#### What the exercise asks
Output the data exactly, with every line intact.
───
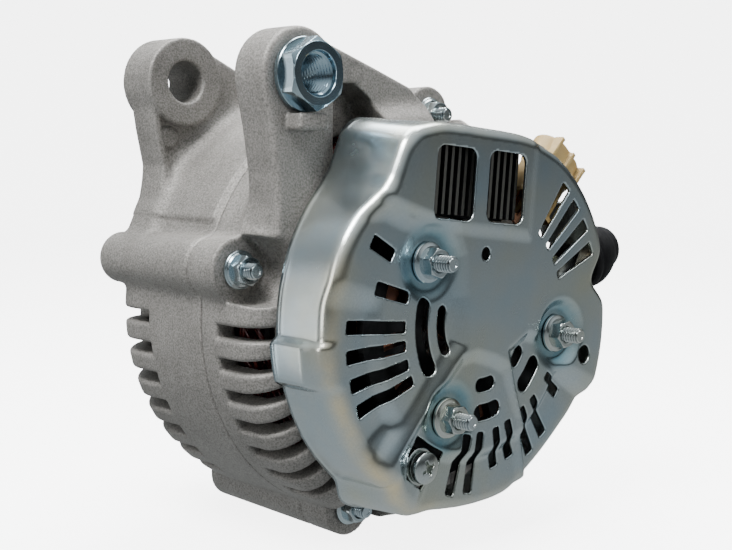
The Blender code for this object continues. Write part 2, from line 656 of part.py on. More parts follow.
def make_claws():
    low, high = CLAW_ENDS_Y
    middle = (low + high) / 2
    for name, root, tip, turn in (("pole_claw_rear", low, high - 4.0, 0.0),
                                  ("pole_claw_front", high, low + 4.0, 30.0)):
        step = 1.0 if tip > root else -1.0
        inner = ROTOR_JOURNAL_R + GAP
        profile = [(inner, root), (35.0, root), (35.0, root + step * CLAW_DISC),
                   (18.5, root + step * CLAW_DISC), (18.5, middle - step * 0.15),
                   (inner, middle - step * 0.15)]
        disc = turned(name, profile, 24, closed=True)
        join(disc, *[claw(turn + 60.0 * i, root, tip) for i in range(CLAW_COUNT)])
        finish(disc, "rotor_iron")


def make_field():
    clear = 0.9
    low = CLAW_ENDS_Y[0] + CLAW_DISC + clear
    high = CLAW_ENDS_Y[1] - CLAW_DISC - clear
    bobbin = [(18.8, low), (39.0, low), (39.0, low + 1.2), (20.2, low + 1.2), (20.2, high - 1.2),
              (39.0, high - 1.2), (39.0, high), (18.8, high)]
    finish(turned("field_bobbin", bobbin, 20, closed=True), "brown_plastic")
    finish(ring("field_coil", 21.0, 38.4, low + 1.5, high - 1.5, 20), "copper_enamel")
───
#### Output below
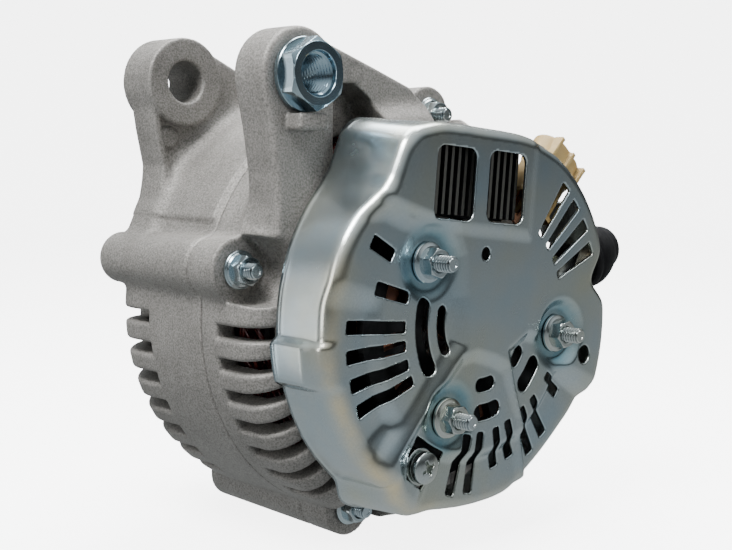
The Blender code for this object continues. Write part 2, from line 656 of part.py on. More parts follow.
def make_claws():
    low, high = CLAW_ENDS_Y
    middle = (low + high) / 2
    for name, root, tip, turn in (("pole_claw_rear", low, high - 4.0, 0.0),
                                  ("pole_claw_front", high, low + 4.0, 30.0)):
        step = 1.0 if tip > root else -1.0
        inner = ROTOR_JOURNAL_R + GAP
        profile = [(inner, root), (35.0, root), (35.0, root + step * CLAW_DISC),
                   (18.5, root + step * CLAW_DISC), (18.5, middle - step * 0.15),
                   (inner, middle - step * 0.15)]
        disc = turned(name, profile, 24, closed=True)
        join(disc, *[claw(turn + 60.0 * i, root, tip) for i in range(CLAW_COUNT)])
        finish(disc, "rotor_iron")


def make_field():
    clear = 0.9
    low = CLAW_ENDS_Y[0] + CLAW_DISC + clear
    high = CLAW_ENDS_Y[1] - CLAW_DISC - clear
    bobbin = [(18.8, low), (39.0, low), (39.0, low + 1.2), (20.2, low + 1.2), (20.2, high - 1.2),
              (39.0, high - 1.2), (39.0, high), (18.8, high)]
    finish(turned("field_bobbin", bobbin, 20, closed=True), "brown_plastic")
    finish(ring("field_coil", 21.0, 38.4, low + 1.5, high - 1.5, 20), "copper_enamel")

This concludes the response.